The Vagabonds Return to Mexico
We decided to return to Mexico this winter because we love Mexico, it’s warm and it’s easy to get back to the states from here. First stop, the Yucatan peninsula to visit some cities we hadn’t seen before, as well as to go to the beach. Merida, in the middle of the dry jungle, entertained us for two weeks. Warm, yes, but breezy and easy going at the same time. Our Airbnb was nice, although not as strategically located as we might have liked. Consequently, we stayed in on our first evening and visited the rooftop restaurants in our building. We feasted on delicious sushi at Hanaichi as we overlooked our new home for two weeks.

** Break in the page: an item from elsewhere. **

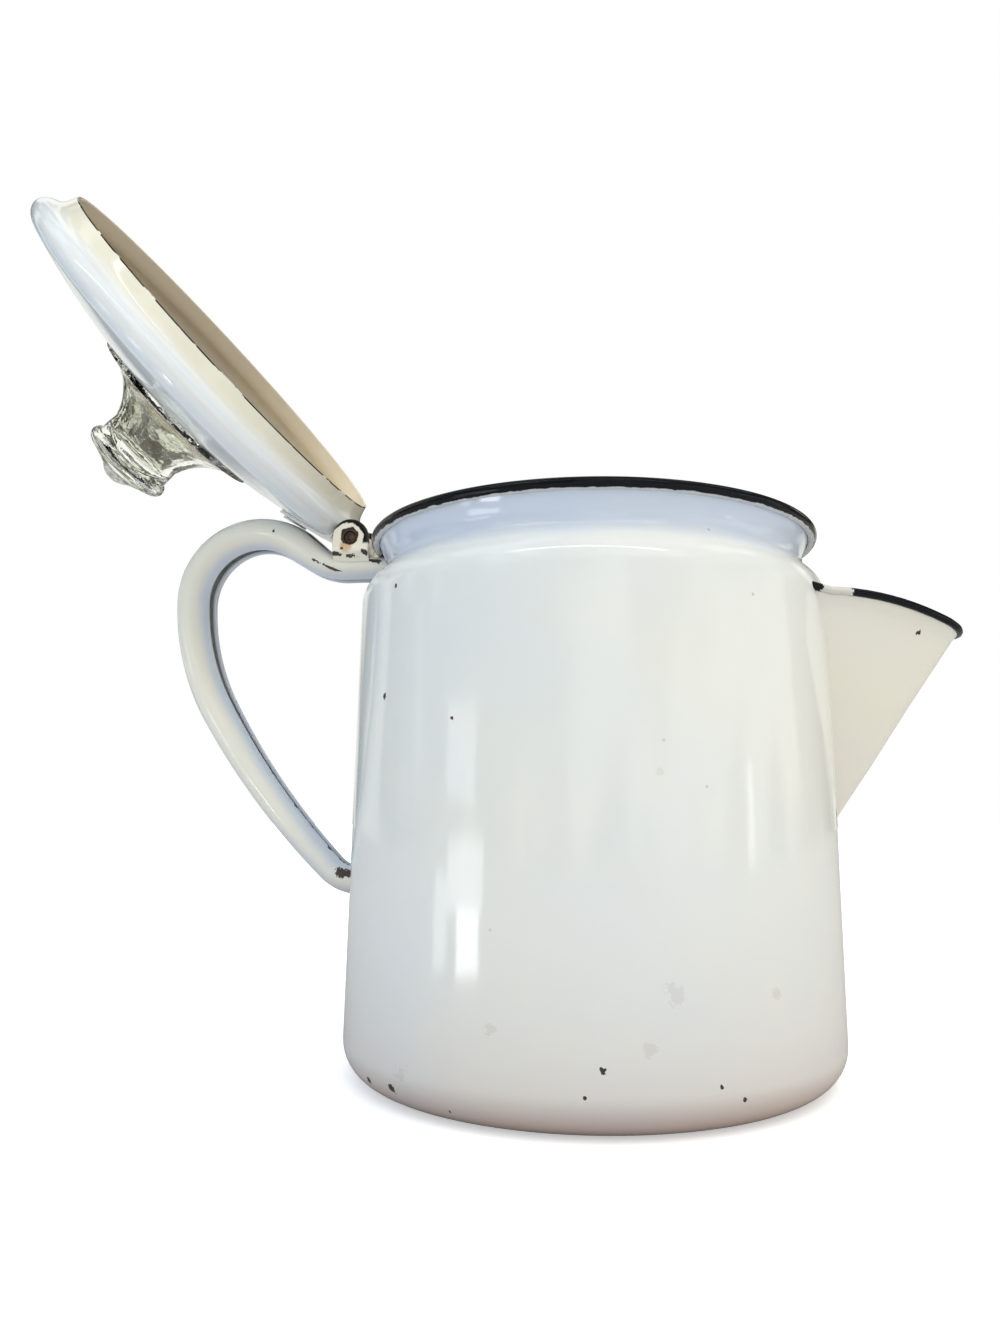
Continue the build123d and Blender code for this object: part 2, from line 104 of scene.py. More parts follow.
def plug(tree, value, socket):
    """Links another node's output to a socket, or gives the socket a plain value."""
    if isinstance(value, bpy.types.NodeSocket):
        tree.links.new(value, socket)
    else:
        socket.default_value = value


def add_node(tree, kind, **sockets):
    """Adds a node and sets its sockets by name."""
    node = tree.nodes.new(kind)
    for name, value in sockets.items():
        plug(tree, value, node.inputs[name.replace("_", " ")])
    return node


def add_maths(tree, operation, *values, clamp=False, kind="ShaderNodeMath"):
    """One calculation with numbers, or with vectors if the kind of node says so."""
    node = tree.nodes.new(kind)
    node.operation = operation
    if clamp:
        node.use_clamp = True
    for value, socket in zip(values, [s for s in node.inputs if s.enabled]):
        plug(tree, value, socket)
    return next(s for s in node.outputs if s.enabled)


def add_noise(tree, place, scale, detail=3.0):
    """Noise in object space: scale is the number of patches in a metre."""
    sockets = {"Vector": place, "Scale": scale, "Detail": detail, "Roughness": 0.55}
    return add_node(tree, "ShaderNodeTexNoise", **sockets).outputs["Fac"]


def add_uneven(tree, value, place, scale, detail, amount):
    """A value with noise added, so that what depends on it gets a ragged limit."""
    return add_maths(tree, "MULTIPLY_ADD", add_noise(tree, place, scale, detail), amount, value)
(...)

The next day we set off to find the main plaza by bus. The concierge in our building had no idea about the bus system, but the security guard helped us out. We boarded a SITUR bus right outside our building and kept on riding it for two weeks. At $.50 US per ride, it was inexpensive and we saw plenty of the city!
La Plaza Grande proved to be delightful, blessing the city with pretty landscaping, the cathedral and several 17 century buildings that continue to open their doors to municipal government and tourists. In addition, you can find a Tourist Info booth right on the plaza. The Casa de Montejo houses a bank and a museum that focuses on renovated Victorian furnishings in the home where the Montejo family lived for three centuries. Also located near the plaza is the Museo de la Ciudad, the museum of the history of the city. This museum is pretty old fashioned, but we enjoyed the building in which it is housed. The Catedral de San Ildefonso is a rather stodgy-looking church, both inside and out. Part of materials for the construction devolved from Maya/T’ho structures that were destroyed by the Spanish for the large limestone blocks. It is the oldest cathedral in the Spanish New World, completed in the 16th century. The inside of the church was sparsely decorated except for the enormous crucifix at the altar. This massive cross is supposed to be a symbol of the reconciliation between the Spanish and the Mayan people. I found that idea a bit confusing.
I was very excited about going to the Museo de Arte Popular—the folk art museum. That said, I was sorely disappointed that four out of the six exhibition rooms were closed for refurbishing. The temporary exhibit called Behind the Mask, Detras de Una Mascara, highlighted the folk art created in Oaxaca by the Angeles family. It is beautiful, fanciful and extremely detailed. I definitely will be visiting the Angeles workshop when we go to Oaxaca. Another day, we toured the Gran Museo del Mundo Maya, which highlights the culture of the Maya as well as presents artifacts. The exposition currently highlights the agriculture of this ancient people and how they have preserved the culture in recent years. (I now know more about corn that I ever thought I would, just saying.) We took an Uber to get there, $2.50, because we couldn’t figure out the bus. Great investment of our travel dollars as our Uber driver out maneuvered the traffic jams. Check out the amazing buttons from 400 AD and the beautiful hieroglyphic writing of the Maya.
Something always seems to be happening in Merida. Most nights of the week you can find live music in one of the parks. Santa Lucia park has Serentas Yucatecas, live traditional music, on Thursdays and plenty of good restaurants and shops in the vicinity. Twice we ambled down the Paseo de Montejo, an avenue developed in the late nineteenth century designed to resemble the Champs Elysee in Paris. It’s not Paris, but there are beautiful homes from that time period, of which a couple house museums. The Palacio Canton hosts a regional anthropology museum in a beautiful french style mansion. Look for courting chairs in the gallery below, the walking around gallery of Merida. The courting seats were in all of the parks and along the Paseo de Montejo.
A couple of things about Merida—it is safe, we were never afraid and it is very doable by bus. Each ride is $.50 and there are buses galore, with many companies operating the buses. We liked SITUR because it was very convenient to our apartment, but we hopped on others going the same direction and were able to navigate the stops with our cell phone. Most days, the buses run about every 10 minutes. Transpublico has maps of all of the routes. Food—I love Mexican food, both the real thing and Tex Mex. Yucatecan food is very regional and for the most part, I was not in love. It seemed underseasoned, although it was always accompanied by some very spicy salsa. I love the shrimp ceviche. We really enjoyed Oliva Kitchen and it’s sister restaurant Oliva Patio. Skip Mercado 60, it doesn’t measure up to any of the other multi-kitchen spaces that we have been to in Mexico and other countries.